Увы, это была всего лишь агитационная брошюра, и Алена была всего лишь обычной московской девчонкой. И событий «арабской весны» тогда еще не было, хотя воевали вовсю – и в Ираке, и в Афганистане, и в Сомали. Она прочла то, что было написано, и в глубине души
Она так и не узнала, что по шариату лучшим лечением от любой болезни считается многократное повторение первой суры Корана. О том, что исламский мир в двадцатом веке не дал миру ни одного изобретения. О том, что исламский мир сейчас – это либо сверкающие мегаполисы, построенные на деньги от добычи нефти, либо невообразимая грязь и убожество.

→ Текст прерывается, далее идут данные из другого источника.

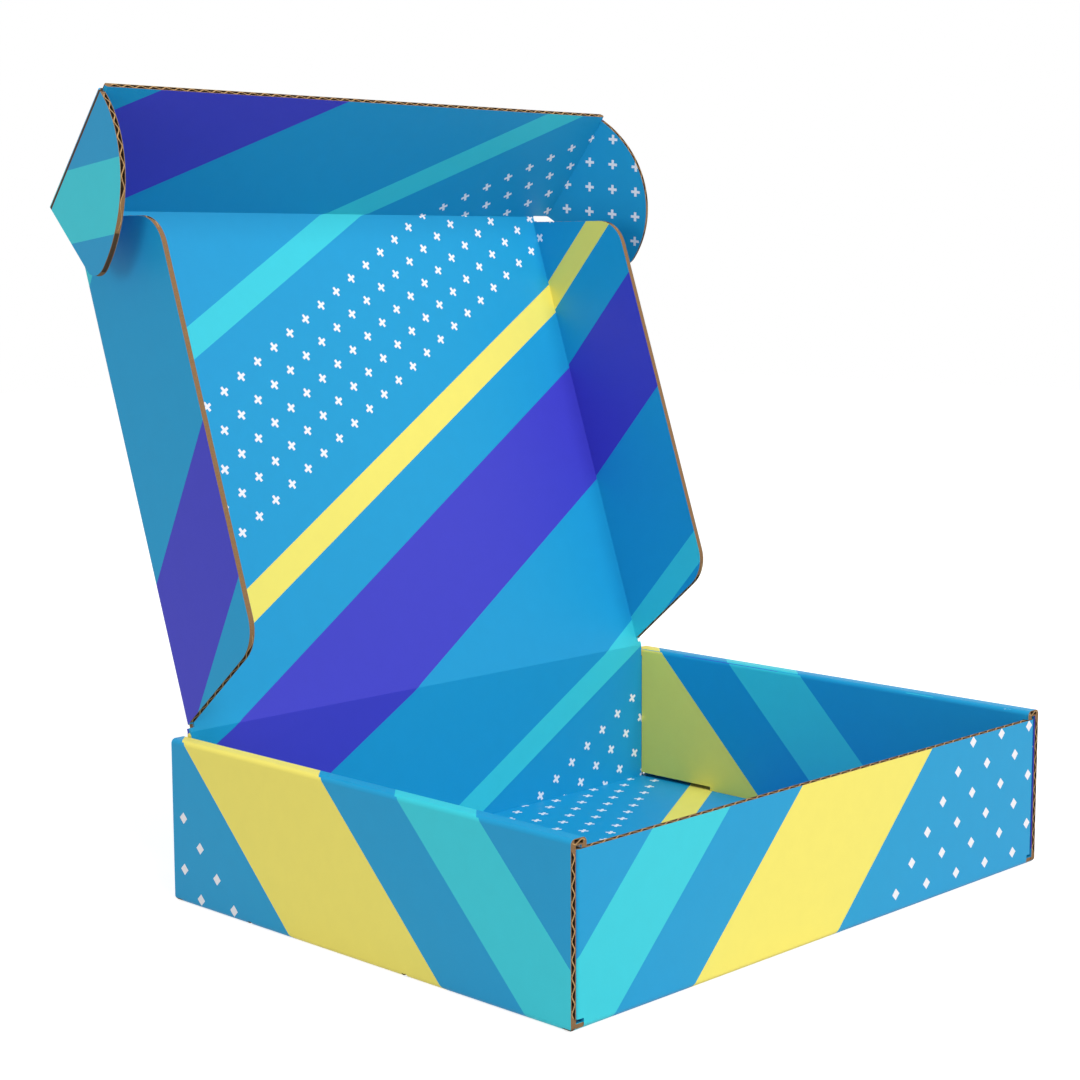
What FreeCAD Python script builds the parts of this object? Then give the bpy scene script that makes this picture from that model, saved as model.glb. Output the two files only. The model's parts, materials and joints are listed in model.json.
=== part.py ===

О том, что в Дубае и Саудовской Аравии к гастарбайтерам из Пакистана и Сомали, таким же правоверным, как они сами, относятся как к рабам.
Не думала она и о том, кто, с какими целями и на какие деньги издал эту антиправительственную брошюру. Почему власть Саудовской Аравии, где один из принцев получил в Великобритании пожизненное за убийство своего слуги – гомосексуального партнера, почему-то не клеймится как греховная и продажная, и никто не требует ее свержения. О том, что в Пакистане людей столько же, сколько и в России, даже больше – а вот пахотной земли меньше в двадцать пять раз. Она просто была женщиной, нашедшей своего мужчину…
И сейчас, лежа рядом с Лечей и ощущая его тепло, она вдруг задала вопрос, который сама от себя не ожидала.
– А как принять мусульманство?
Лечи какое-то время молчал. Потом сонно переспросил:
– Ты серьезно?
– Вполне, – сказала Алена с тем же чувством, с которым она шагнула бы в холодную воду. – Нужно… креститься, да?
Лечи улыбнулся.
– Нет, ничего такого не нужно. Это очень просто: чтобы принять ислам, нужно всего лишь дважды сказать по-арабски «Нет Бога, кроме Аллаха, и Мохаммед Пророк его». И все – ты уже мусульманка.
– И все?
– Все.
Алена задумалась. Как-то это было… неправильно. В ее понимании принятие новой религии должно было быть сакральным и торжественным актом, исполняемым на людях и с помощью других людей. Как крещение или… свадьба.
– А… не нужно сходить в мечеть… поклясться…
– Нет, не нужно. Человек принимает ислам в душе и приносит клятвы Аллаху. То, что происходит с ним в этот момент, – только между ним и Аллахом.
– То есть… я могу принять ислам прямо сейчас?
– Нет, сейчас не нужно, – Лечи окончательно проснулся. – Почему ты спрашиваешь это у меня? Ты хочешь принять ислам?
– Я… хочу быть ближе… к тебе.
– Мы и так близки. Для этого не нужно становиться мусульманкой.
– Но… ты мусульманин… для тебя то, что мы делаем, грех…
– Аллах простит, если обратиться к нему с мольбой от чистого сердца.
Про себя Лечи подумал, что для моджахеда, вышедшего на пути Аллаха, простятся любые грехи.